(begin)

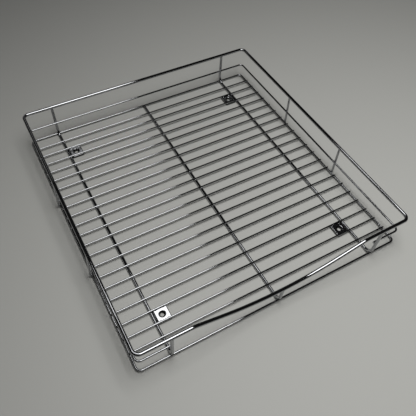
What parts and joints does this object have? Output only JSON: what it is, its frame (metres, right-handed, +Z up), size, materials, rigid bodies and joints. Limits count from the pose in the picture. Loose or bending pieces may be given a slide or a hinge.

(end)
(begin)

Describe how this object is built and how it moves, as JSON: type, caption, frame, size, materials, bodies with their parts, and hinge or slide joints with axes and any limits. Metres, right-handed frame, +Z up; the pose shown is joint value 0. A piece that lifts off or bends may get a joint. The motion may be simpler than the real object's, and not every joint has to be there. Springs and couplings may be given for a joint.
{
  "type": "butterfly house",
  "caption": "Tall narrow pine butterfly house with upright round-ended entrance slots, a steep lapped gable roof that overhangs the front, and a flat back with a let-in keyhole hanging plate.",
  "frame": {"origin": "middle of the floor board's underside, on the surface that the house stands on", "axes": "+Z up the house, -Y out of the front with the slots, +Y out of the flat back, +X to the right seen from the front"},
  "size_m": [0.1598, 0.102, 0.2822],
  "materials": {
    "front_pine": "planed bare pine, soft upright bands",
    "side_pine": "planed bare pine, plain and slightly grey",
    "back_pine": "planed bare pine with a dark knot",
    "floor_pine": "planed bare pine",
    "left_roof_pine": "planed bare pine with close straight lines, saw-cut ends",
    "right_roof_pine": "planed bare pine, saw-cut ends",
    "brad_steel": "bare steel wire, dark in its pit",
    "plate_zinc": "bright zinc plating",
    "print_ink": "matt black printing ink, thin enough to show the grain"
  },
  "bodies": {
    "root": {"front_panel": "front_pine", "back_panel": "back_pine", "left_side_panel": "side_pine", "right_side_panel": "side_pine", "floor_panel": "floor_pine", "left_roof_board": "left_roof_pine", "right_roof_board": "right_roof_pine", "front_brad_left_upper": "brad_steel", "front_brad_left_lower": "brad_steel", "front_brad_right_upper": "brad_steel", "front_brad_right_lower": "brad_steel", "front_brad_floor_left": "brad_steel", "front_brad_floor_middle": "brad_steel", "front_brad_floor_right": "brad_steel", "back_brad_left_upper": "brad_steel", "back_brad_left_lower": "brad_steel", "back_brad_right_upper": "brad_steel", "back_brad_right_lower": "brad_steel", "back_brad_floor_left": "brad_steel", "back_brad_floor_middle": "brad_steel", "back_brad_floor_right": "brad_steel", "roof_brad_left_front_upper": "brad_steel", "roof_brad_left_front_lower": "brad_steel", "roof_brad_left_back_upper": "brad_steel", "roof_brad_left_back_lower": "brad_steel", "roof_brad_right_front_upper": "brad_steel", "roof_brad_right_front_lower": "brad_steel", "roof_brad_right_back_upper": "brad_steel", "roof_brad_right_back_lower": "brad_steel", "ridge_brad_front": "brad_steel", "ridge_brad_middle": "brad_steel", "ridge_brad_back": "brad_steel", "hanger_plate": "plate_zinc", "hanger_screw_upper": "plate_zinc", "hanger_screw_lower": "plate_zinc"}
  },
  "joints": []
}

(end)

*EXERCISE OBJECTIVE:* Gather each line that holds "joints".

*SOLUTION FOR THIS PROBLEM:*
What parts and joints does this object have? Output only JSON: what it is, its frame (metres, right-handed, +Z up), size, materials, rigid bodies and joints. Limits count from the pose in the picture. Loose or bending pieces may be given a slide or a hinge.
Describe how this object is built and how it moves, as JSON: type, caption, frame, size, materials, bodies with their parts, and hinge or slide joints with axes and any limits. Metres, right-handed frame, +Z up; the pose shown is joint value 0. A piece that lifts off or bends may get a joint. The motion may be simpler than the real object's, and not every joint has to be there. Springs and couplings may be given for a joint.
  "joints": []